Draghi’s plan was that once a country had requested a bailout from its Eurozone partners, which had been approved by the other member states (unanimously, but with conditions), then the ECB would be prepared to purchase unlimited amounts of that country’s bonds to ensure that the interest rates in that economy would be aligned with what the ECB regarded as reasonable.  To Draghi, this would ensure that the ECB’s policy on interest rates was not sabotaged by the markets pricing in a Euro-exit risk premium that should not exist.  For Mrs Merkel and other Northern European leaders, the power to decide on a bailout still remained with them, but the ECB was doing the hard work of putting up the money.  Draghi’s manoeuvrings had isolated the Bundesbank, which was the only dissenting voice within the ECB.

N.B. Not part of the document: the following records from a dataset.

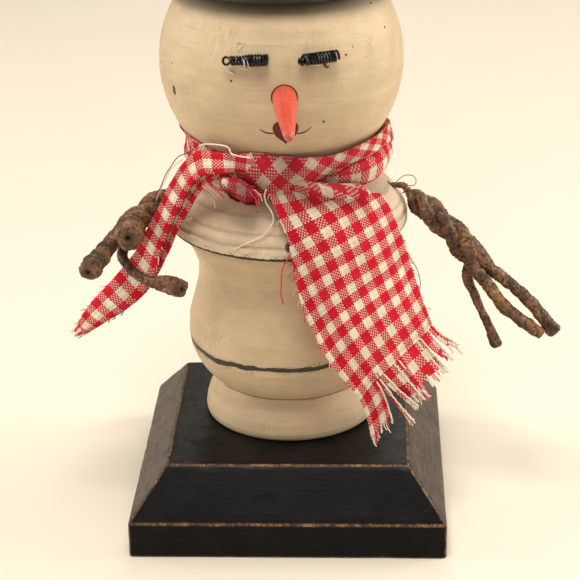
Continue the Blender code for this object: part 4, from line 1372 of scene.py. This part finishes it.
def make_right_tail(material):
    """Panel that hangs over the belly, its rolled upper lip and the torn strips below."""
    sheets = []

    def panel(u, v):
        """Point and weave of the panel, u across and v down it."""
        first, last = tail_edges(TAIL_LENGTH * v)
        s = mix(first, last, u)
        t = mix(tail_top(s), TAIL_LENGTH, v)
        first, last = tail_edges(t)
        s = mix(first, last, u)
        return tail_point(s, t), (s, t)
    points, weave = grid_of(150, 90, panel)
    points = ruffle(points, weave, [(0.55 * MM, 1.5, 5.0), (0.22 * MM, 0.6, 1.4)], 71)
    points = push_clear(points, 0.5 * MM)
    points = ravel(points, 72)
    sheets.append((points, weave))

    def column_of(s, row=0):
        """Column of the panel's grid nearest to s in a row."""
        return int(np.argmin(abs(weave[row, :, 0] - s)))
    low, high = column_of(1.9), column_of(5.7)
    lip = []
    for c in range(low, high + 1):
        s = weave[0, c, 0]
        grown = smooth(s, 1.7, 3.0) * (1 - smooth(s, 5.0, 5.9)) * 0.85 + 0.15
        turn = math.radians(18 + 9 * s)
        out = np.array([math.sin(turn), -math.cos(turn), 0.0])
        base = points[0, c]
        lip.append([base + (np.array([0, 0, up]) + out * reach) * grown * MM
                    for up, reach in LIP_SHAPE])
    lip = catmull(np.array(lip).swapaxes(0, 1), 44)
    lengths = run_lengths(lip, 0)
    lip_weave = weave_of(lip, weave[0, low:high + 1, 0],
                         weave[0, low:high + 1, 1] - (lengths / CHECK_PERIOD)[:, None])
    lip = ruffle(lip, lip_weave, [(0.45 * MM, 1.1, 2.5)], 75)
    sheets.append((lip, lip_weave))
    along_way = points[-1] - points[-6]
    along_way /= np.linalg.norm(along_way, axis=1, keepdims=True)
    tips = []
    rows = 34
    for number, (first, last, length, lean, turn, yarns, widening) in enumerate(STRIPS):
        low = column_of(first, -1)
        high = max(column_of(last, -1), low + 3)
        base, ways = points[-1, low:high + 1], along_way[low:high + 1]
        way = ways.mean(axis=0)
        middle = base.mean(axis=0)
        strip = np.zeros((rows, high - low + 1, 3))
        for r in range(rows):
            v = r / (rows - 1)
            spin = Matrix.Rotation(math.radians(turn) * v * v, 3, Vector(way))
            centre = middle + way * length * MM * v + np.array(lean) * MM * v ** 1.7
            spread = mix(1.0, widening, v)
            for c in range(high - low + 1):
                strip[r, c] = centre + np.array(spin @ Vector(base[c] - middle)) * spread
        fall = (length * MM / CHECK_PERIOD) * np.linspace(0, 1, rows)[:, None]
        strip_weave = weave_of(strip, weave[-1, low:high + 1, 0], weave[-1, low:high + 1, 1] + fall)
        strip = ruffle(strip, strip_weave, [(0.5 * MM, 1.0, 1.2)], 80 + number)
        strip[0] = base
        sheets.append((ravel(strip, 90 + number, 0.15 * MM), strip_weave))
        tips.append((strip[-1], strip[-1] - strip[-5], yarns, strip[:, -1]))
    cloth_piece("scarf_right_tail_cloth", sheets, "scarf_right_tail",
                material)
    return points, tips


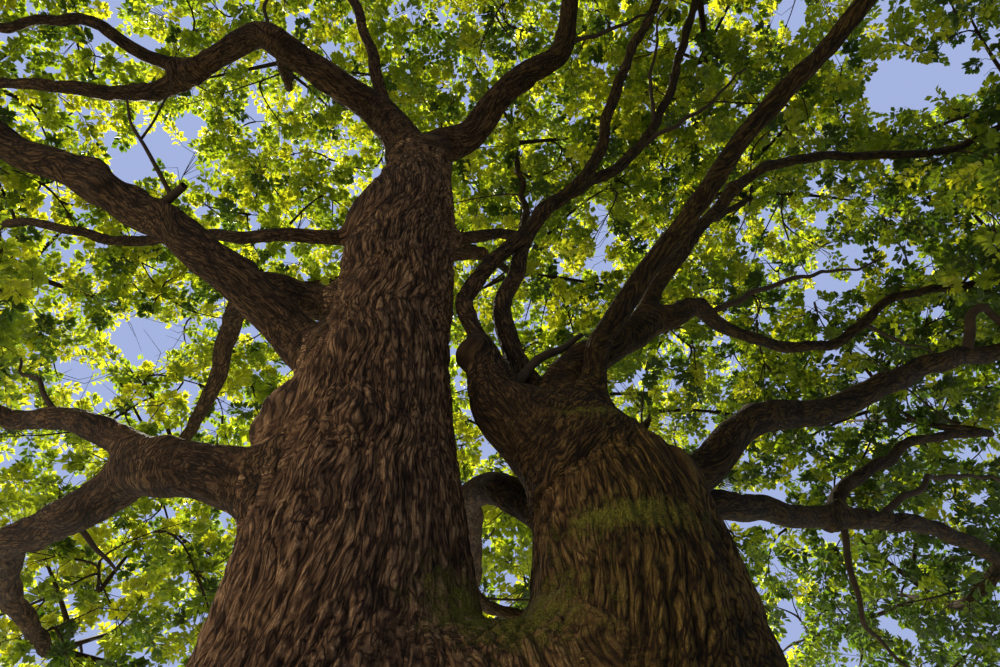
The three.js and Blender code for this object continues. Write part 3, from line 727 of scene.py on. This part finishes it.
def foot_radius(angles, levels, top):
    """Half widths of the foot at angles round it and levels above the ground, in metres."""
    levels = np.clip(levels, 0, top) / MM
    flare = np.exp(-levels / FOOT["flare_height"])
    rise = np.maximum(0, (levels - FOOT["shoulder"]) / (top / MM - FOOT["shoulder"]))
    closing = np.sqrt(np.maximum(0, 1 - rise ** 2))
    lean = smooth_step(levels / FOOT["top"])
    depth = FOOT["half_depth"] + (FOOT["top_depth"] - FOOT["half_depth"]) * lean
    flute = 1 + FOOT["flute_depth"] * flare * np.cos(FOOT["flutes"] * angles + FOOT["flute_turn"])
    spread = FOOT["flare"] * flare * flute
    return (FOOT["half_width"] * closing + spread) * MM, (depth * closing + spread) * MM


def foot_distance(points):
    """How far each point lies outside the foot, roughly."""
    offset = points - [FOOT["centre_x"] * MM, 0, 0]
    angles = np.arctan2(offset[:, 1], offset[:, 0])
    wide, deep = foot_radius(angles, points[:, 2], FOOT["top"] * MM - SADDLE_DROP)
    own = np.hypot(offset[:, 0], offset[:, 1])
    across = np.cos(angles) / np.maximum(wide, 0.01)
    along = np.sin(angles) / np.maximum(deep, 0.01)
    edge = 1 / np.sqrt(across ** 2 + along ** 2)
    return np.maximum(own - edge, points[:, 2] - FOOT["top"] * MM + SADDLE_DROP)


def swell_to_meet(points, outward, distances, softness):
    """Moves a skin outward so that it runs smoothly into others, and tells what lies deep inside them."""
    moved = np.zeros(len(points))
    for _ in range(4):
        total = np.exp(-moved / softness)
        for distance in distances:
            total = total + np.exp(-np.clip(distance(points + outward * moved[:, None]) / softness, -30, 30))
        moved = np.clip(moved + softness * np.log(total), 0, 2.2 * softness)
    nearest = np.full(len(points), np.inf)
    for distance in distances:
        nearest = np.minimum(nearest, distance(points + outward * moved[:, None]))
    return points + outward * moved[:, None], nearest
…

Over the last twelve months, Draghi’s boldness and creativity have kept the Eurozone with a functioning monetary system.  The financial markets have understood and applauded his moves, sharply bringing down the cost of borrowing for the peripheral governments.  For his actions to continue to be successful in keeping the Euro together, however, he needs the politicians to make some difficult decisions.  The Northern European creditors must be prepared to (i) take losses on their Greek bailout loans, (ii) lend Greece more money to get it back on its feet, and (iii) when Spain and possibly other countries come to request bailouts, then the conditionality they impose needs to be politically bearable within the debtor countries.  In turn, the Southern European debtors must be prepared to adopt structural reforms and spending cuts that are painful but necessary for their countries to live within their means.  German and Italian elections next year will bring confusing political rhetoric, but it will be their politicians’ actions rather than their words that will determine whether Mr Draghi will go down in history as the man who saved the Euro.